On top of this, there is division and disarray on the conservative side of politics. In January, Prime Minister Prayut Chan-o-cha, who led a military coup in 2014, defected from the ruling Palang Pracharath Party (PPRP), which helped put him in the top post after the 2019 election, and joined the newly formed United Thai Nation Party (UTNP), leaving the PPRP in under the leadership of his comrade-turned-rival Prawit Wongsuwan.

The Suan Dusit Poll predicts bad tidings for both parties. The UTNP commanded the support of only 8.48 percent of respondents, while the PPRP came in with 7.49 percent. The best performing conservative party was Bhumjaithai, the party led by current Health Minister Anutin Charnvirakul, which was the preferred choice of 9.55 percent.

Should the PTP win, however, it is far from clear that its preferred candidate will head the next government – such are the undemocratic peculiarities of the current Thai Constitution. Approved under a military administration in 2017, the constitution created a 250-member Senate, appointed entirely by the military, which will join with the 500 newly elected members of lower house to choose the country’s next prime minister.

Given its institutional coloration (appointed by the military), it is likely that the Senate would block the nomination of a Shinawatra as prime minister.

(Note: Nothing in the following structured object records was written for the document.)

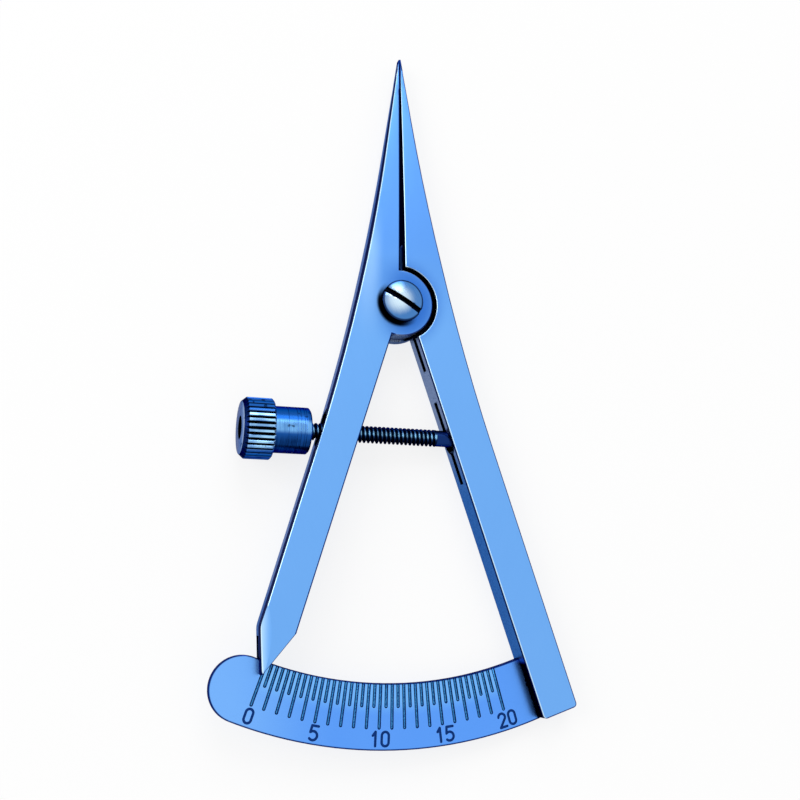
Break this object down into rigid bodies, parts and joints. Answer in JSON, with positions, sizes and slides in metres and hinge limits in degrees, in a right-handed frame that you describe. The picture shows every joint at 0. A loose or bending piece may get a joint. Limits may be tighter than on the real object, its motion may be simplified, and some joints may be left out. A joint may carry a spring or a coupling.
{
  "type": "surgical caliper",
  "caption": "Surgical caliper with slim tapering jaws, an engraved millimetre scale plate and a knurled knob on a threaded spindle that opens the jaws.",
  "frame": {"origin": "on the pivot axis, in the plane of the arms' back faces", "axes": "+Y to the jaw tips, +X to the arm with the scale plate, +Z out of the engraved front faces"},
  "size_m": [0.0444, 0.0868, 0.0073],
  "materials": {
    "arm_metal": "satin blue",
    "plate_metal": "satin blue, engraved",
    "screw_metal": "polished pale blue",
    "knob_metal": "polished deep blue",
    "spindle_metal": "polished dark blue"
  },
  "bodies": {
    "frame": {"scale_arm": "arm_metal", "scale_plate": "plate_metal", "plate_pins": "screw_metal", "pivot_screw": "screw_metal", "swivel_pin": "screw_metal"},
    "pointer": {"pointer_arm": "arm_metal"},
    "swivel_body": {"swivel": "spindle_metal", "journal_pin": "screw_metal"},
    "screw_body": {"spindle": "spindle_metal", "knob": "knob_metal"},
    "nut_body": {"trunnion_nut": "spindle_metal"}
  },
  "joints": [
    {"name": "arm_pivot", "type": "hinge", "parent": "frame", "child": "pointer", "pos_m": [0, 0, 0.00175], "axis": [0, 0, 1], "range_deg": [0, 35.1]},
    {"name": "rod_swing", "type": "hinge", "parent": "frame", "child": "swivel_body", "pos_m": [0.0084, -0.0165, 0.00175], "axis": [0, 0, 1], "range_deg": [0, 15.4]},
    {"name": "knob_turn", "type": "hinge", "parent": "swivel_body", "child": "screw_body", "pos_m": [0.004, -0.0165, 0.00175], "axis": [-1, 0, 0], "range_deg": [0, 7248]},
    {"name": "nut_swing", "type": "hinge", "parent": "pointer", "child": "nut_body", "pos_m": [-0.00749, -0.0165, 0.00175], "axis": [0, 0, 1], "range_deg": [-19.8, 0]}
  ],
  "couplings": [
    {"joint": "arm_pivot", "follows": "knob_turn", "ratio": 0.0048372},
    {"joint": "rod_swing", "follows": "knob_turn", "ratio": 0.0021114},
    {"joint": "nut_swing", "follows": "knob_turn", "ratio": -0.0027258}
  ]
}
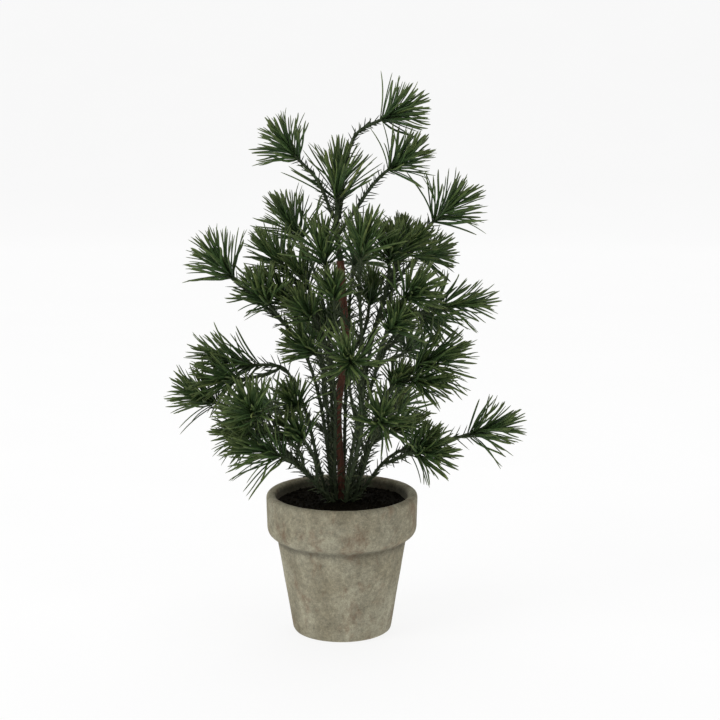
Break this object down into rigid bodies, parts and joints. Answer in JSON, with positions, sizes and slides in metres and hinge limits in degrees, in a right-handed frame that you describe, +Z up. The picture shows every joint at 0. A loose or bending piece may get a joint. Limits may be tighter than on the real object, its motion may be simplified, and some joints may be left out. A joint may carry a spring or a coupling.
{
  "type": "artificial tabletop tree",
  "caption": "Artificial tabletop pine in a round cement pot, with a slim brown trunk and bendable wired sprigs that end in tufts of green needles.",
  "frame": {"origin": "centre of the pot's flat underside", "axes": "+Z up along the pot's axis, -Y to the viewer's side, +X to the viewer's right"},
  "size_m": [0.2775, 0.2123, 0.4263],
  "materials": {
    "cement": "matte",
    "foam": "matte",
    "soil": "matte",
    "floral_tape": "matte",
    "steel_wire": "satin",
    "brown_sleeve": "matte",
    "needle_green": "satin"
  },
  "bodies": {
    "root": {"pot": "cement", "foam_plug": "foam", "soil_layer": "soil", "root_bundle": "floral_tape", "trunk_wire": "steel_wire", "trunk_sleeve": "brown_sleeve", "leader_sprig": "needle_green"},
    "crown_high_branch": {"crown_high_main_sprig": "needle_green"},
    "crown_left_branch": {"crown_left_main_sprig": "needle_green"},
    "crown_right_branch": {"crown_right_main_sprig": "needle_green"},
    "front_branch": {"front_main_sprig": "needle_green"},
    "inner_left_branch": {"inner_left_main_sprig": "needle_green", "inner_left_side_sprig_1": "needle_green"},
    "low_front_branch": {"low_front_main_sprig": "needle_green"},
    "low_left_branch": {"low_left_main_sprig": "needle_green", "low_left_side_sprig_1": "needle_green", "low_left_side_sprig_2": "needle_green"},
    "low_right_branch": {"low_right_main_sprig": "needle_green", "low_right_side_sprig_1": "needle_green", "low_right_side_sprig_2": "needle_green"},
    "lower_left_branch": {"lower_left_main_sprig": "needle_green", "lower_left_side_sprig_1": "needle_green", "lower_left_side_sprig_2": "needle_green", "lower_left_side_sprig_3": "needle_green"},
    "lower_right_branch": {"lower_right_main_sprig": "needle_green", "lower_right_side_sprig_1": "needle_green", "lower_right_side_sprig_2": "needle_green", "lower_right_side_sprig_3": "needle_green"},
    "middle_left_branch": {"middle_left_main_sprig": "needle_green", "middle_left_side_sprig_1": "needle_green"},
    "middle_right_branch": {"middle_right_main_sprig": "needle_green", "middle_right_side_sprig_1": "needle_green", "middle_right_side_sprig_2": "needle_green", "middle_right_side_sprig_3": "needle_green"},
    "rear_left_branch": {"rear_left_main_sprig": "needle_green", "rear_left_side_sprig_1": "needle_green"},
    "rear_right_branch": {"rear_right_main_sprig": "needle_green", "rear_right_side_sprig_1": "needle_green"},
    "upper_back_branch": {"upper_back_main_sprig": "needle_green", "upper_back_side_sprig_1": "needle_green", "upper_back_side_sprig_2": "needle_green"},
    "upper_front_branch": {"upper_front_main_sprig": "needle_green", "upper_front_side_sprig_1": "needle_green", "upper_front_side_sprig_2": "needle_green", "upper_front_side_sprig_3": "needle_green"},
    "upper_left_branch": {"upper_left_main_sprig": "needle_green", "upper_left_side_sprig_1": "needle_green", "upper_left_side_sprig_2": "needle_green"},
    "upper_rear_left_branch": {"upper_rear_left_main_sprig": "needle_green", "upper_rear_left_side_sprig_1": "needle_green", "upper_rear_left_side_sprig_2": "needle_green", "upper_rear_left_side_sprig_3": "needle_green"},
    "upper_right_branch": {"upper_right_main_sprig": "needle_green", "upper_right_side_sprig_1": "needle_green", "upper_right_side_sprig_2": "needle_green", "upper_right_side_sprig_3": "needle_green"}
  },
  "joints": [
    {"name": "crown_high_bend", "type": "hinge", "parent": "root", "child": "crown_high_branch", "pos_m": [-0.00114, 0.00372, 0.333], "axis": [-0.0698, 0.9976, 0], "range_deg": [-8, 15]},
    {"name": "crown_left_bend", "type": "hinge", "parent": "root", "child": "crown_left_branch", "pos_m": [-0.0075, -0.00075, 0.334], "axis": [0.1219, -0.9925, 0], "range_deg": [-12, 15]},
    {"name": "crown_right_bend", "type": "hinge", "parent": "root", "child": "crown_right_branch", "pos_m": [0.00054, -0.00147, 0.322], "axis": [0.2079, 0.9781, 0], "range_deg": [-12, 15]},
    {"name": "front_bend", "type": "hinge", "parent": "root", "child": "front_branch", "pos_m": [0.0034, -0.01046, 0.107], "axis": [0.9903, 0.1392, 0], "range_deg": [-8, 15]},
    {"name": "inner_left_bend", "type": "hinge", "parent": "root", "child": "inner_left_branch", "pos_m": [-0.00418, -0.00498, 0.107], "axis": [0.6947, -0.7193, 0], "range_deg": [-3, 15]},
    {"name": "low_front_bend", "type": "hinge", "parent": "root", "child": "low_front_branch", "pos_m": [0.00901, -0.00631, 0.107], "axis": [0.7771, 0.6293, 0], "range_deg": [-8, 15]},
    {"name": "low_left_bend", "type": "hinge", "parent": "root", "child": "low_left_branch", "pos_m": [-0.00677, -0.00867, 0.107], "axis": [0.5878, -0.809, 0], "range_deg": [-5, 12]},
    {"name": "low_right_bend", "type": "hinge", "parent": "root", "child": "low_right_branch", "pos_m": [0.011, 0, 0.107], "axis": [0.0523, 0.9986, 0], "range_deg": [-10, 12]},
    {"name": "lower_left_bend", "type": "hinge", "parent": "root", "child": "lower_left_branch", "pos_m": [-0.01046, -0.0034, 0.107], "axis": [0.1045, -0.9945, 0], "range_deg": [-4, 12]},
    {"name": "lower_right_bend", "type": "hinge", "parent": "root", "child": "lower_right_branch", "pos_m": [0.00971, 0.00516, 0.107], "axis": [0.1392, 0.9903, 0], "range_deg": [-4, 12]},
    {"name": "middle_left_bend", "type": "hinge", "parent": "root", "child": "middle_left_branch", "pos_m": [-0.01083, 0.00191, 0.107], "axis": [0.0523, -0.9986, 0], "range_deg": [-3, 4]},
    {"name": "middle_right_bend", "type": "hinge", "parent": "root", "child": "middle_right_branch", "pos_m": [0.00563, -0.00325, 0.107], "axis": [0.0698, 0.9976, 0], "range_deg": [-2, 5]},
    {"name": "rear_left_bend", "type": "hinge", "parent": "root", "child": "rear_left_branch", "pos_m": [-0.0055, 0.00953, 0.107], "axis": [-0.9397, -0.342, 0], "range_deg": [-4, 12]},
    {"name": "rear_right_bend", "type": "hinge", "parent": "root", "child": "rear_right_branch", "pos_m": [0.00516, 0.00971, 0.107], "axis": [-0.866, 0.5, 0], "range_deg": [-10, 12]},
    {"name": "upper_back_bend", "type": "hinge", "parent": "root", "child": "upper_back_branch", "pos_m": [0.00113, 0.0064, 0.107], "axis": [-0.9848, 0.1736, 0], "range_deg": [-2, 12]},
    {"name": "upper_front_bend", "type": "hinge", "parent": "root", "child": "upper_front_branch", "pos_m": [0.00275, -0.00589, 0.107], "axis": [0.9135, 0.4067, 0], "range_deg": [-1, 5]},
    {"name": "upper_left_bend", "type": "hinge", "parent": "root", "child": "upper_left_branch", "pos_m": [-0.00648, -0.00057, 0.107], "axis": [0.1219, -0.9925, 0], "range_deg": [-2, 4]},
    {"name": "upper_rear_left_bend", "type": "hinge", "parent": "root", "child": "upper_rear_left_branch", "pos_m": [-0.0046, 0.0046, 0.107], "axis": [-0.7431, -0.6691, 0], "range_deg": [-2, 5]},
    {"name": "upper_right_bend", "type": "hinge", "parent": "root", "child": "upper_right_branch", "pos_m": [0.00644, 0.0009, 0.107], "axis": [-0.1045, 0.9945, 0], "range_deg": [-1, 6]}
  ]
}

Indeed, it is not an exaggeration to say that its creation was specifically designed to keep Thaksin and his proxies out of power.

Accordingly, the upcoming election is likely to give way to another replay of the bimodal conflict that has underpinned 21st century Thai politics, between the forces associated with Thaksin and those of the conservative royalist elites that viewed his rampant popularity as a threat to their wealth and power – even to the hallowed Thai monarchy itself.

Since 2001, the military has forcibly removed two Shinawatras from power – Thaksin himself in 2006, and his sister Yingluck in 2014 – and courts have dismissed other Thaksinite governments on sometimes absurdly threadbare pretexts. In some ways, the constitution is intended to make another coup unnecessary, but creating a structural impediment to Thaksin’s reemergence as a political force.

As a result of this structural impediment, the number of seats that the PTP – or any opposition party – needs to win if wants to guarantee itself the right to form government is not a simple plurality of 251 but a supermajority of 376, which would enable it to overcome the Senate’s veto.

While this would appear to be out of Pheu Thai’s reach on its own – even the party’s own probably overoptimistic projection is 310 seats – surveys like the Suan Dusit Poll suggest that anti-establishment parties as a whole might be able to reach this threshold.

Probably the most likely route to power for the PTP is to join forces and form a coalition with the MFP and other parties, perhaps even from the conservative camp. While there has been some talk about the MFP, a relatively new party with a more radical critique of the role of the military and monarchy in Thai politics, taking votes from Pheu Thai, the Suan Dusit Poll suggests that the two parties electoral strengths are complementary. PTP scored most highly among those aged above 51 (44.92 percent) and in the 30-51 age group (44.59 percent). MFP, on the other hand, won the 18-30 age group convincingly, with 50.2 percent of respondents in that category.

Provided they could shelve their differences, the two parties could form the nucleus of a new government and end the direct hold that the military has had on Thai politics since 2014. As always, however, the closer that opposition forces get to posing an existential threat to the Thai establishment, the more likely it is that this establishment and its guardians will resort to undemocratic means to wrest back control. “If Pheu Thai returns,” Gregory Raymond of the Australian National University wrote this week, “then the seeds for the next coup, either military or judicial, may have already been sown.” And so the wheel continues to turn.